**What to do:**
Please write out exactly the lines that begin at the line containing "Keep writing the" and run to the end of the records.

## BEGIN

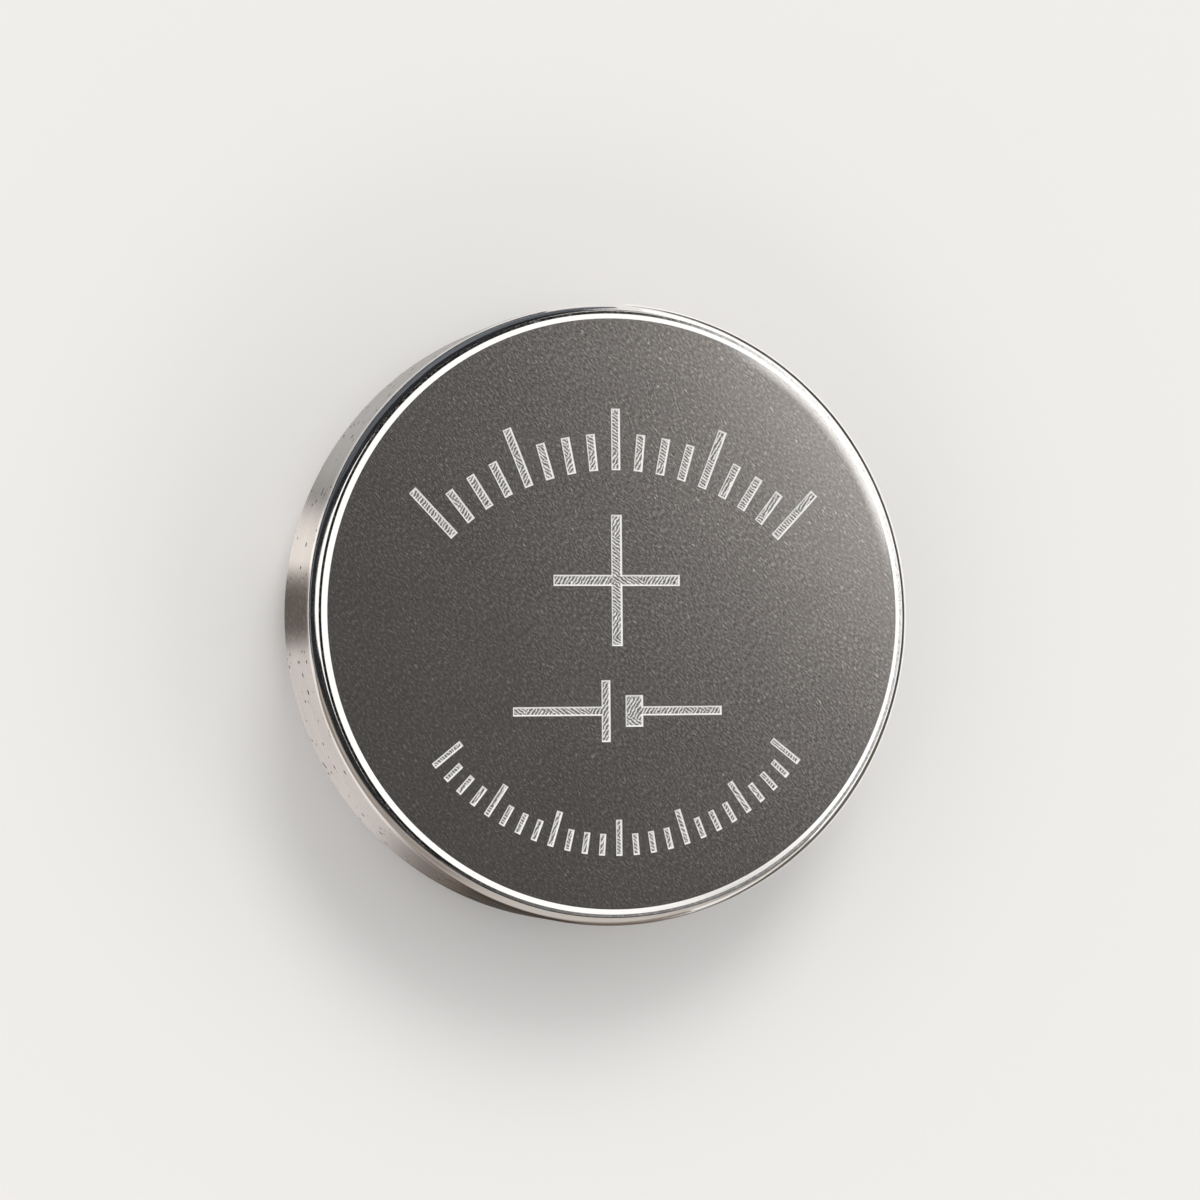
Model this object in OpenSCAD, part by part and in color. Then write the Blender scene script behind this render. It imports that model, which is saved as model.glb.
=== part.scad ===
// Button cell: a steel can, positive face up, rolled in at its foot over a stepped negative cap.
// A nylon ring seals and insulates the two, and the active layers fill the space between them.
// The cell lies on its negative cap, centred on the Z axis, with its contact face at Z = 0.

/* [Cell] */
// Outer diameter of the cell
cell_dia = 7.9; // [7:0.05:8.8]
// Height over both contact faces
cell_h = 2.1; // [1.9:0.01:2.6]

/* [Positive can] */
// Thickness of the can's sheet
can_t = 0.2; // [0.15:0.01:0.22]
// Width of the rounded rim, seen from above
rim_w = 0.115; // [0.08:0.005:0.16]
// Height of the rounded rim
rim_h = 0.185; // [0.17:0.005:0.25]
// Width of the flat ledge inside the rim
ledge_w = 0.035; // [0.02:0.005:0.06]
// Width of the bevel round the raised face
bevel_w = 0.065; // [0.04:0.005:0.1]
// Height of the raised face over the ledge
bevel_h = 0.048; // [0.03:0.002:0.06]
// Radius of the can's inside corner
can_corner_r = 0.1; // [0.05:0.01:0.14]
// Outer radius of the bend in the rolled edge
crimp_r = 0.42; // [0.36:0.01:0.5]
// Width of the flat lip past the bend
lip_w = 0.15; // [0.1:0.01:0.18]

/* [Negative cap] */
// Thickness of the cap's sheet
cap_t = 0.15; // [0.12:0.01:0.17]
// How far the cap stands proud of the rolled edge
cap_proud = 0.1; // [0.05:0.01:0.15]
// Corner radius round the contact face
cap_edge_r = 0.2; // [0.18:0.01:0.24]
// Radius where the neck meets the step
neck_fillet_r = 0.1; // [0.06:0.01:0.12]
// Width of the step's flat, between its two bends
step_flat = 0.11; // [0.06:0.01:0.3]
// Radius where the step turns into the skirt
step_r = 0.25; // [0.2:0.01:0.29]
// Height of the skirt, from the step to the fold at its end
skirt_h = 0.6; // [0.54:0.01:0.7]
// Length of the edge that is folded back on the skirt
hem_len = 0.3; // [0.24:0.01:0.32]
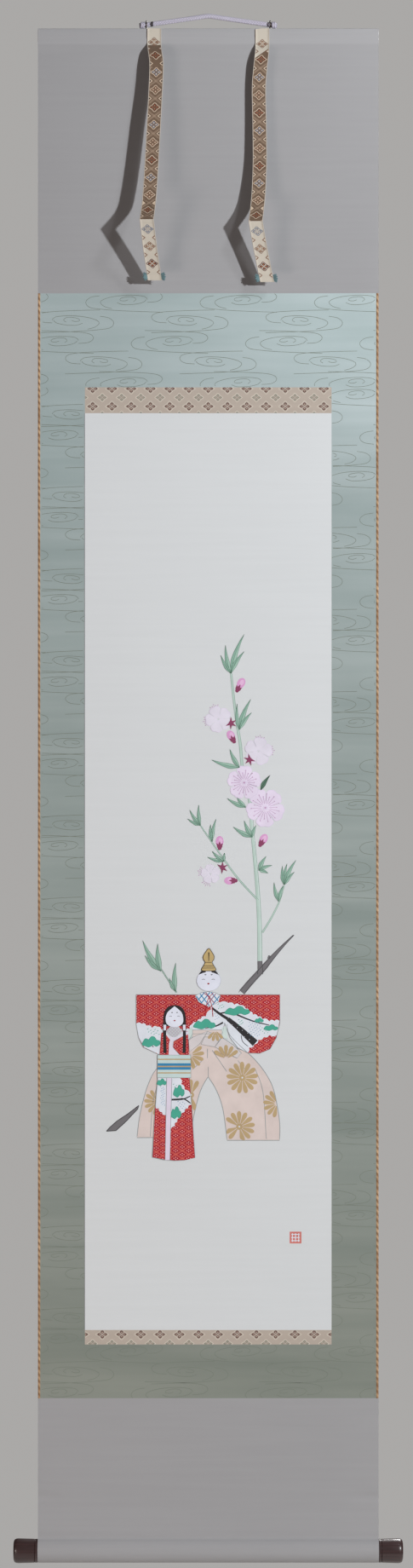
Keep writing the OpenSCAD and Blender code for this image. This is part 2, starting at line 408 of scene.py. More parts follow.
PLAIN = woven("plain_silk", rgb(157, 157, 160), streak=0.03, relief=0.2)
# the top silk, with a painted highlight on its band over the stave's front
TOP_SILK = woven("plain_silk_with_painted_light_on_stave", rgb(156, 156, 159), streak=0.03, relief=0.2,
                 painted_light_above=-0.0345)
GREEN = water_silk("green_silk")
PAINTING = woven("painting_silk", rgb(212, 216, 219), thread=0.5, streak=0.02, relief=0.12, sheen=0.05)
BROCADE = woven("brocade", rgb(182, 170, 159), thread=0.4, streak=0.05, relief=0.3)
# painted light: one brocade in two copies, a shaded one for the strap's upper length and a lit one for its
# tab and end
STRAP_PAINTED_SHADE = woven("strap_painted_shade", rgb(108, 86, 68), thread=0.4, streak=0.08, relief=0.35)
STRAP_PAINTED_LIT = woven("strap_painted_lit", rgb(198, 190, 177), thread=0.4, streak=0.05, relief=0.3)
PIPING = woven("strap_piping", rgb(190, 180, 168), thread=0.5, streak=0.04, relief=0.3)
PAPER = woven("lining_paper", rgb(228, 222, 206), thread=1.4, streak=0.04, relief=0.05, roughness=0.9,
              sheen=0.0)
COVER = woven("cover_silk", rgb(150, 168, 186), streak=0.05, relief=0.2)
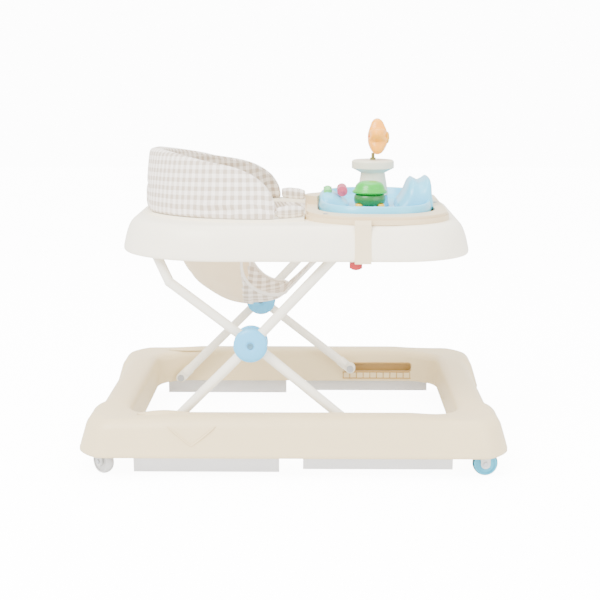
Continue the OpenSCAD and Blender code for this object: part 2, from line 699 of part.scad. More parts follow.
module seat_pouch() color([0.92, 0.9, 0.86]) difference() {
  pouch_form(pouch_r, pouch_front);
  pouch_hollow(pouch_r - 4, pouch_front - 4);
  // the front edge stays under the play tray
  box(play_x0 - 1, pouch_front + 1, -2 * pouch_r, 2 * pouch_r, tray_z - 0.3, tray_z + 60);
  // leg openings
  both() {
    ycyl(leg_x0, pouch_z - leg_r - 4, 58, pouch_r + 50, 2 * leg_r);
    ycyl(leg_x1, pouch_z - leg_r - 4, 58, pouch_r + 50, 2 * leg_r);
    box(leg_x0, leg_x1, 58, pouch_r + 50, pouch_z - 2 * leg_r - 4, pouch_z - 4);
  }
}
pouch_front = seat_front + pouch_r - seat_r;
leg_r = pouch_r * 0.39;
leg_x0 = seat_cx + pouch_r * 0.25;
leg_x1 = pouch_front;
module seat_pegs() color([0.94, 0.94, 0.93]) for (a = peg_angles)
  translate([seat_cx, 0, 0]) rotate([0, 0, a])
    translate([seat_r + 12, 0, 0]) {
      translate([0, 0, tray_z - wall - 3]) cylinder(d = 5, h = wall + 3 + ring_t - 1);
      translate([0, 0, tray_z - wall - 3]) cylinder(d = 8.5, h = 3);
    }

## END

**Written response:**
Keep writing the OpenSCAD and Blender code for this image. This is part 2, starting at line 408 of scene.py. More parts follow.
PLAIN = woven("plain_silk", rgb(157, 157, 160), streak=0.03, relief=0.2)
# the top silk, with a painted highlight on its band over the stave's front
TOP_SILK = woven("plain_silk_with_painted_light_on_stave", rgb(156, 156, 159), streak=0.03, relief=0.2,
                 painted_light_above=-0.0345)
GREEN = water_silk("green_silk")
PAINTING = woven("painting_silk", rgb(212, 216, 219), thread=0.5, streak=0.02, relief=0.12, sheen=0.05)
BROCADE = woven("brocade", rgb(182, 170, 159), thread=0.4, streak=0.05, relief=0.3)
# painted light: one brocade in two copies, a shaded one for the strap's upper length and a lit one for its
# tab and end
STRAP_PAINTED_SHADE = woven("strap_painted_shade", rgb(108, 86, 68), thread=0.4, streak=0.08, relief=0.35)
STRAP_PAINTED_LIT = woven("strap_painted_lit", rgb(198, 190, 177), thread=0.4, streak=0.05, relief=0.3)
PIPING = woven("strap_piping", rgb(190, 180, 168), thread=0.5, streak=0.04, relief=0.3)
PAPER = woven("lining_paper", rgb(228, 222, 206), thread=1.4, streak=0.04, relief=0.05, roughness=0.9,
              sheen=0.0)
COVER = woven("cover_silk", rgb(150, 168, 186), streak=0.05, relief=0.2)
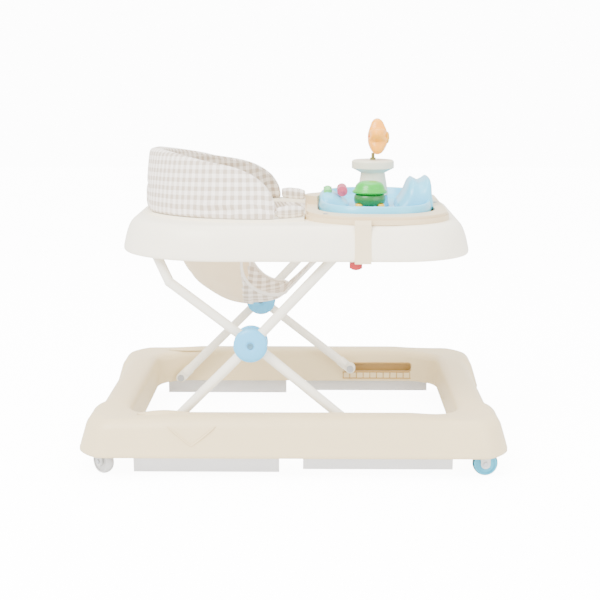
Continue the OpenSCAD and Blender code for this object: part 2, from line 699 of part.scad. More parts follow.
module seat_pouch() color([0.92, 0.9, 0.86]) difference() {
  pouch_form(pouch_r, pouch_front);
  pouch_hollow(pouch_r - 4, pouch_front - 4);
  // the front edge stays under the play tray
  box(play_x0 - 1, pouch_front + 1, -2 * pouch_r, 2 * pouch_r, tray_z - 0.3, tray_z + 60);
  // leg openings
  both() {
    ycyl(leg_x0, pouch_z - leg_r - 4, 58, pouch_r + 50, 2 * leg_r);
    ycyl(leg_x1, pouch_z - leg_r - 4, 58, pouch_r + 50, 2 * leg_r);
    box(leg_x0, leg_x1, 58, pouch_r + 50, pouch_z - 2 * leg_r - 4, pouch_z - 4);
  }
}
pouch_front = seat_front + pouch_r - seat_r;
leg_r = pouch_r * 0.39;
leg_x0 = seat_cx + pouch_r * 0.25;
leg_x1 = pouch_front;
module seat_pegs() color([0.94, 0.94, 0.93]) for (a = peg_angles)
  translate([seat_cx, 0, 0]) rotate([0, 0, a])
    translate([seat_r + 12, 0, 0]) {
      translate([0, 0, tray_z - wall - 3]) cylinder(d = 5, h = wall + 3 + ring_t - 1);
      translate([0, 0, tray_z - wall - 3]) cylinder(d = 8.5, h = 3);
    }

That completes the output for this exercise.